# start of INFORMATION GIVEN
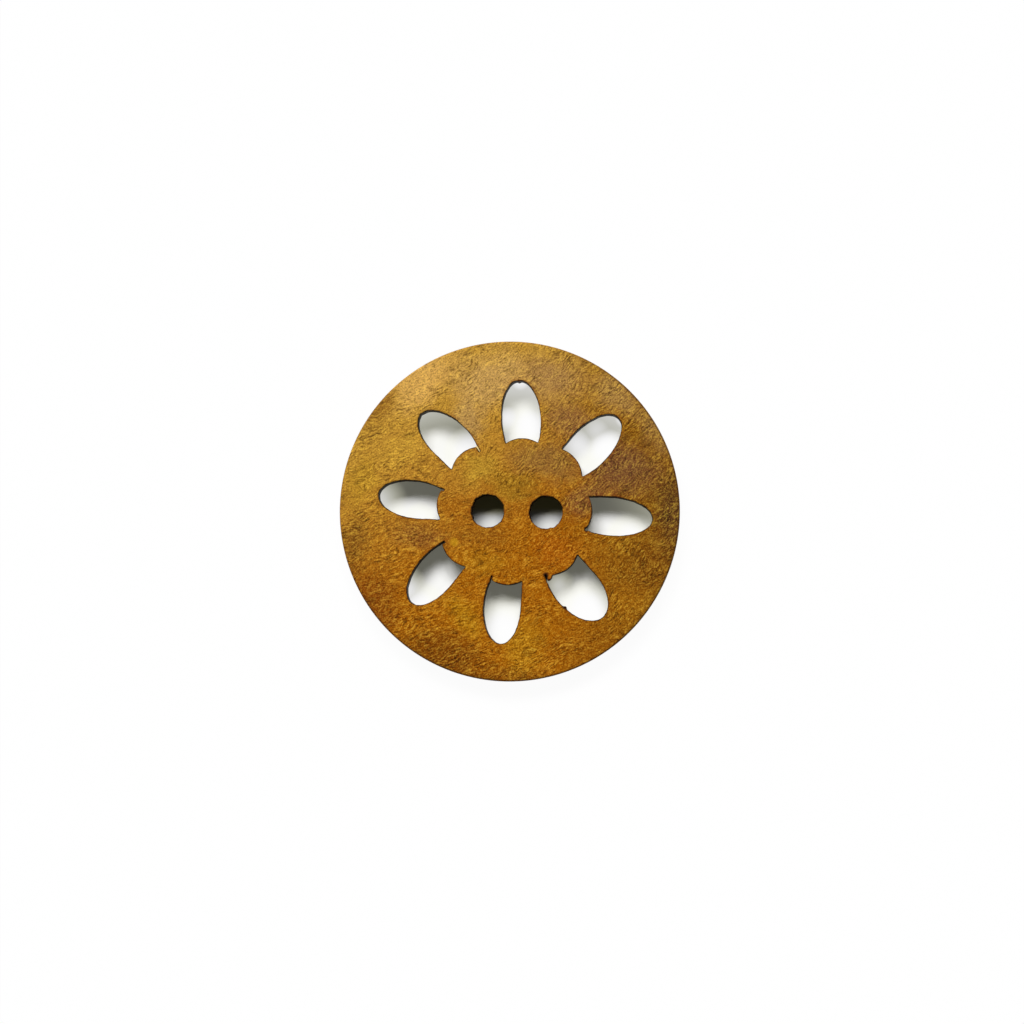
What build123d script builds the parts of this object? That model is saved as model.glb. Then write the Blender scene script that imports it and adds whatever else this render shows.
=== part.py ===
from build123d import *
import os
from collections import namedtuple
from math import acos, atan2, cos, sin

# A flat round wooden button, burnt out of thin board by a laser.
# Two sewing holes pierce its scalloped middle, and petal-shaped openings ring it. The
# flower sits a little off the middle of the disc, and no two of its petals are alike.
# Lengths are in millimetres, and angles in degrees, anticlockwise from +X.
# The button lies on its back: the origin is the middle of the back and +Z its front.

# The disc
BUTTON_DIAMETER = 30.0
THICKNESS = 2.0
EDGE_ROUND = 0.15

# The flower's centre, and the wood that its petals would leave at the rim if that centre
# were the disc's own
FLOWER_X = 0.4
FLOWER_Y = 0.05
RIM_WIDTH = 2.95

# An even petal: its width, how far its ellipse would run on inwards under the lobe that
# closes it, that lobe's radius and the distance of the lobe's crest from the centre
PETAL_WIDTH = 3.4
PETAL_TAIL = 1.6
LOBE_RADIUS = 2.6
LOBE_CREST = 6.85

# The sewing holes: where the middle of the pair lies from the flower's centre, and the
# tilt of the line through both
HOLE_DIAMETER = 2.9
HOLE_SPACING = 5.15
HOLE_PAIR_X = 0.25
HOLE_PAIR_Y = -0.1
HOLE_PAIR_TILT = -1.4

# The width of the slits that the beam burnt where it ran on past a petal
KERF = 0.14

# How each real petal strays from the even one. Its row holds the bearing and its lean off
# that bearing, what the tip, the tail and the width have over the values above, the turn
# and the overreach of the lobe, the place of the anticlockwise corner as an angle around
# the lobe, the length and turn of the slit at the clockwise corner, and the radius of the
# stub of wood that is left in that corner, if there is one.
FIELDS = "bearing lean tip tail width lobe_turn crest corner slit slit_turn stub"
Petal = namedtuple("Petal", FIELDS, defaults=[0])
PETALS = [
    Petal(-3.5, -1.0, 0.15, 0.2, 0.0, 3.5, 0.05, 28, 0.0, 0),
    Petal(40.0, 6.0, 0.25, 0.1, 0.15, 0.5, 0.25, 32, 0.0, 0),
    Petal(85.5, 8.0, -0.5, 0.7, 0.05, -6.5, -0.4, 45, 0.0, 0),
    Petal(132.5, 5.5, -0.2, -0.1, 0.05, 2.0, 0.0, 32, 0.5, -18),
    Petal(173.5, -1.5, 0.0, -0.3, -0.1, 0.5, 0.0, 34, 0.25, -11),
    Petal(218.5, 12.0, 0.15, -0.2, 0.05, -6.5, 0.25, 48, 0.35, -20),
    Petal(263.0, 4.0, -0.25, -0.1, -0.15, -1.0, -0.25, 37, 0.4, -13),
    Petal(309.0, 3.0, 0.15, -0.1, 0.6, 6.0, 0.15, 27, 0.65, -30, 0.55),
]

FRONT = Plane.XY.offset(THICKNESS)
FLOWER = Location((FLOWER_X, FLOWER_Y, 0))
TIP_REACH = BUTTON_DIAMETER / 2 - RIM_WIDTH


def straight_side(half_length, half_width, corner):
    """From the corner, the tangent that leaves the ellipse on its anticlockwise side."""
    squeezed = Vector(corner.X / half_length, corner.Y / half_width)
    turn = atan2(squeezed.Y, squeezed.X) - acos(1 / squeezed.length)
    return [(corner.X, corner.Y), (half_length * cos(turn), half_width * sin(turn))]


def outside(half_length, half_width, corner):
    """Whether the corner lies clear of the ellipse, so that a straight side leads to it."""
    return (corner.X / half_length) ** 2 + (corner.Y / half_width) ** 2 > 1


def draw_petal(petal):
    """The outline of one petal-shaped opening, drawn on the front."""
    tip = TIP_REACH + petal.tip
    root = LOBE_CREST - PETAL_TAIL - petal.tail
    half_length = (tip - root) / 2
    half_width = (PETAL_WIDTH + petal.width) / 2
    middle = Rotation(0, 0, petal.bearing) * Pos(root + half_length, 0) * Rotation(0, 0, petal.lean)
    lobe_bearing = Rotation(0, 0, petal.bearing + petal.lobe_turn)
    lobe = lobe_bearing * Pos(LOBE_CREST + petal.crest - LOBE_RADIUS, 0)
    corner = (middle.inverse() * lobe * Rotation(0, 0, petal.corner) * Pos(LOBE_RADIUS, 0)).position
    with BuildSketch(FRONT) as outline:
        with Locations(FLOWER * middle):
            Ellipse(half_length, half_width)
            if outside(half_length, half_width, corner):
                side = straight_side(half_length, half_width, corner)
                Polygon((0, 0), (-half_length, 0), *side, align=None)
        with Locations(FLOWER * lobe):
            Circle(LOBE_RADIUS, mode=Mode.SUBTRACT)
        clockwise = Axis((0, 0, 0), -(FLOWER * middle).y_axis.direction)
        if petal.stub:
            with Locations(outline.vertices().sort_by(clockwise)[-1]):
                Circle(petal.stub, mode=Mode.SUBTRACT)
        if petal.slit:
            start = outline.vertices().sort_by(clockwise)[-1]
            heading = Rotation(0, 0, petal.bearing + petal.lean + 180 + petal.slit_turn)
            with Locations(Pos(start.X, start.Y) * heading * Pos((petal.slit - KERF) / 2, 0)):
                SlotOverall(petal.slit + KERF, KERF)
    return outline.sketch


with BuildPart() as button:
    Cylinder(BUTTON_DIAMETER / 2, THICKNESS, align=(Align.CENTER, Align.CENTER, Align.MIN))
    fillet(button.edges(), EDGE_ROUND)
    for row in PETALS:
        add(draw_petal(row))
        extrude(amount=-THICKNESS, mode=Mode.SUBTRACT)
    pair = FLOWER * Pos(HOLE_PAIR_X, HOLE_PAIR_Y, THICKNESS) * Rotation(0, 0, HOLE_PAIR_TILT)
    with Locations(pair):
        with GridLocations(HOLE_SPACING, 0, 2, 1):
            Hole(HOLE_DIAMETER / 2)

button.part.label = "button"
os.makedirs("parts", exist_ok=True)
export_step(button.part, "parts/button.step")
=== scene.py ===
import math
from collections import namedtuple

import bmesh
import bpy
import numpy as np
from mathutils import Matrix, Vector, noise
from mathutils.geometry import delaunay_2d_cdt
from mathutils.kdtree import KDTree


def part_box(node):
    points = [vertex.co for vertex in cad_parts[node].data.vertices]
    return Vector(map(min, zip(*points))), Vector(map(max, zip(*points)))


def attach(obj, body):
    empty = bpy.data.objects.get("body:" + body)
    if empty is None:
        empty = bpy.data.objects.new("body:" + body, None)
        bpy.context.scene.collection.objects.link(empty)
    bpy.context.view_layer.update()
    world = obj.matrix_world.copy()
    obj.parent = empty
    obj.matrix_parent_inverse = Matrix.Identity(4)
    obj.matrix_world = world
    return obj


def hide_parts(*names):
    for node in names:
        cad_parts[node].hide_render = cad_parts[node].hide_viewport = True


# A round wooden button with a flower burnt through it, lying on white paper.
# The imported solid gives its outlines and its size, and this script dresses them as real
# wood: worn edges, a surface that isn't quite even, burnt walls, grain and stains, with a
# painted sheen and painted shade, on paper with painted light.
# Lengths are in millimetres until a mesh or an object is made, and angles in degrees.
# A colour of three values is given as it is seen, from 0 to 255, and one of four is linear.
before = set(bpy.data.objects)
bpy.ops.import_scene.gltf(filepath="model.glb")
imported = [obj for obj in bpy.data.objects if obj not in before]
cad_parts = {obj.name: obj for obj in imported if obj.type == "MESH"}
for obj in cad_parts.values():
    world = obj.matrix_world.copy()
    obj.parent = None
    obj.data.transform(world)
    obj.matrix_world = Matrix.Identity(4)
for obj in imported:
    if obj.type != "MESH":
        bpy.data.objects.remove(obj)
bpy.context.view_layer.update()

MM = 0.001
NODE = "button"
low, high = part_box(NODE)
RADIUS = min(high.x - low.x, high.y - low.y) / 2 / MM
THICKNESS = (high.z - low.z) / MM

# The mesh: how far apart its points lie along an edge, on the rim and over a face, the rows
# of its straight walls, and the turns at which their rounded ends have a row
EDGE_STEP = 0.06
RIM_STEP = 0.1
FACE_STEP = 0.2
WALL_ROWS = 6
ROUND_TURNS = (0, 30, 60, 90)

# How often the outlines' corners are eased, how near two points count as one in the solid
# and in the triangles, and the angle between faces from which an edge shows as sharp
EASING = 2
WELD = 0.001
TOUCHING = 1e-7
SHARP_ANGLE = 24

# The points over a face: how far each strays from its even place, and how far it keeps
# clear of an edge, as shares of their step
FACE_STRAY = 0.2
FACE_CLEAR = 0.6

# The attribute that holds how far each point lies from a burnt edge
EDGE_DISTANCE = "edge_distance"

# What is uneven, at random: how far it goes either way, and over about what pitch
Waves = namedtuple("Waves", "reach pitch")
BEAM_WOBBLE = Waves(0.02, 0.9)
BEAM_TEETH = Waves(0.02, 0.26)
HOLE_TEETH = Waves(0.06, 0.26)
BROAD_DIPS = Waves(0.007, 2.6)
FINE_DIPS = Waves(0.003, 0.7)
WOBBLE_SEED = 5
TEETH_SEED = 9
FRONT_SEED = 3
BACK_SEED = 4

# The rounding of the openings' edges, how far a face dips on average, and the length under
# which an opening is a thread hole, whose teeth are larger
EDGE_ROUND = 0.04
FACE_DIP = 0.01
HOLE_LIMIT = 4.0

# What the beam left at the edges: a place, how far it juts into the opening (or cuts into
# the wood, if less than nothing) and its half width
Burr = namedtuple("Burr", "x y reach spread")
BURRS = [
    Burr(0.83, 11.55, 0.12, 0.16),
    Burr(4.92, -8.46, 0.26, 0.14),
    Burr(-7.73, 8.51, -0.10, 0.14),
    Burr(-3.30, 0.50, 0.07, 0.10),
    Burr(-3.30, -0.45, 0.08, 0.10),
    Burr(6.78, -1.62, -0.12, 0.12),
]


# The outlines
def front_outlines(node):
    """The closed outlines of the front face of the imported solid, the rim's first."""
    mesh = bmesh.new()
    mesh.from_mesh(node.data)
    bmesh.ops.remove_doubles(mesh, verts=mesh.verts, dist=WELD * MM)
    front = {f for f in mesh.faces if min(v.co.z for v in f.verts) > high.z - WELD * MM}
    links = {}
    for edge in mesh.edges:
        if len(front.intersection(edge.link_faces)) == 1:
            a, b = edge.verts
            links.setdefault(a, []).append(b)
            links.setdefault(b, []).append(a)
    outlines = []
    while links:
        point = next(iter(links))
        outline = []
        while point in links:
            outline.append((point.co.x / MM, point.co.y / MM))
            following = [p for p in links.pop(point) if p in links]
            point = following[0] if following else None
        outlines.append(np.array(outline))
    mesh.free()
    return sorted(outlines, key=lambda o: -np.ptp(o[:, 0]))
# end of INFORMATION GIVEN
# start of INFORMATION GIVEN
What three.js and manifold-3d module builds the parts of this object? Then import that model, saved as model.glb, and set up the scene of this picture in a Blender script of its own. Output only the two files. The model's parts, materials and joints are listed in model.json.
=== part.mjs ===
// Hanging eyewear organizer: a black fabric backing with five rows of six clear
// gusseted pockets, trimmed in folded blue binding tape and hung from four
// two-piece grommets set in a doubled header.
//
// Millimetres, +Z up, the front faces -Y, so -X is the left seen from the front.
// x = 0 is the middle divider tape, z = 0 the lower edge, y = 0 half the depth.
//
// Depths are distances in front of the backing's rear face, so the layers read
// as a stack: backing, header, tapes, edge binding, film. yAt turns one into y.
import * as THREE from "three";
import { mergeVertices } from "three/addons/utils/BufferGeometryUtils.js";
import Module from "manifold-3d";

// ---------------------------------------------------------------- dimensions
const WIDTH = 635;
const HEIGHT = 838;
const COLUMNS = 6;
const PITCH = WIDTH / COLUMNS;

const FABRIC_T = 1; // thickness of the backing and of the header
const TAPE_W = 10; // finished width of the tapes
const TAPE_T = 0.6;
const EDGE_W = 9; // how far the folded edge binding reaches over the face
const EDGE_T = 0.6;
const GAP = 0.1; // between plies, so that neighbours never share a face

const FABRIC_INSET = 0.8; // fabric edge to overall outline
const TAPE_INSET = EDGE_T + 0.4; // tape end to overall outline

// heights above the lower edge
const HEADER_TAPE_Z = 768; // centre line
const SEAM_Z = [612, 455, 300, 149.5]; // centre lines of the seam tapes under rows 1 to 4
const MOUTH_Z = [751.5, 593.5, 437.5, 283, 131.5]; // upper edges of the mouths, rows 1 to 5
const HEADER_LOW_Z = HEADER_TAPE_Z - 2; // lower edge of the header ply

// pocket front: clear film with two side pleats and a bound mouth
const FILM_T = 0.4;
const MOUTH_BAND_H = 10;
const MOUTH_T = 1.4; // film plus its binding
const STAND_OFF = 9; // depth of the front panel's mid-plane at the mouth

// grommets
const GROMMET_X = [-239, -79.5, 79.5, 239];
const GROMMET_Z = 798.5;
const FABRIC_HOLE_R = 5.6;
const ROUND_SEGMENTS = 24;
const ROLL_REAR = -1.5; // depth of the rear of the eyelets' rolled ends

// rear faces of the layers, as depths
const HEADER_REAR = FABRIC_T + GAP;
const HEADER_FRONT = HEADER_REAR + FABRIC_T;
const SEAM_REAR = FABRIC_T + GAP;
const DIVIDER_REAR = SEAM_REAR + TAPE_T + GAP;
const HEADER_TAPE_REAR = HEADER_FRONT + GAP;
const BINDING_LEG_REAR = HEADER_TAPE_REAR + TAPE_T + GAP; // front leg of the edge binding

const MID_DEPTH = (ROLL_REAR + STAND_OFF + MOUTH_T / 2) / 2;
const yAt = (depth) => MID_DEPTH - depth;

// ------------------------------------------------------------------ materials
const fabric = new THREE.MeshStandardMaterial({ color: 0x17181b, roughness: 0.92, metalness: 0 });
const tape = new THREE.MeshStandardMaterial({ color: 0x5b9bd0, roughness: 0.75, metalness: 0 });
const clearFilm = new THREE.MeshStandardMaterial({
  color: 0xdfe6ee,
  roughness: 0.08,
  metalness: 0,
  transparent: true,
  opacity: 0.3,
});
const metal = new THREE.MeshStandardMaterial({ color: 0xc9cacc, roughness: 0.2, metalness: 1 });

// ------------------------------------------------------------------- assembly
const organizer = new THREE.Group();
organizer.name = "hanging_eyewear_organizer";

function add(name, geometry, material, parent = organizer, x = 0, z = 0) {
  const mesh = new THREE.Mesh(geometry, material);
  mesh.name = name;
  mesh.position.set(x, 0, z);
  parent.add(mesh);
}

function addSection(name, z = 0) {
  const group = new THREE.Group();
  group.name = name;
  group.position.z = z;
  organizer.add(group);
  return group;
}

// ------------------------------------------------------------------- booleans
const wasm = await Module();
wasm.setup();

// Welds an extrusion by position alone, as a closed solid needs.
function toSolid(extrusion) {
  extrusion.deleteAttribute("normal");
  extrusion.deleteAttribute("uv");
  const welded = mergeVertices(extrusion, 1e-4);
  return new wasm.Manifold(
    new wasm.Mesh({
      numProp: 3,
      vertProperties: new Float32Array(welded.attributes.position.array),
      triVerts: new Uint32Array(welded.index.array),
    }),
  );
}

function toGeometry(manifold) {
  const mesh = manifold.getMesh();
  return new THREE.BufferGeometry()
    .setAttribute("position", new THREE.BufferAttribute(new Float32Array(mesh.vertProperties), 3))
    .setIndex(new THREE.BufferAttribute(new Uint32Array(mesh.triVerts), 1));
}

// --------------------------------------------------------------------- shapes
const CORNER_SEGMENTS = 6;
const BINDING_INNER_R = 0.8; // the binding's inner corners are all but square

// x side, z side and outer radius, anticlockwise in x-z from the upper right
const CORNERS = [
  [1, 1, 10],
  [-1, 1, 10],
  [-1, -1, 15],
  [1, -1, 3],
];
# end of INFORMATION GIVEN
• **TASK TO CARRY OUT**
Copy each line from the records above that includes the string "real".

• **SOLUTION TO THIS PROBLEM**
# How each real petal strays from the even one. Its row holds the bearing and its lean off
# The imported solid gives its outlines and its size, and this script dresses them as real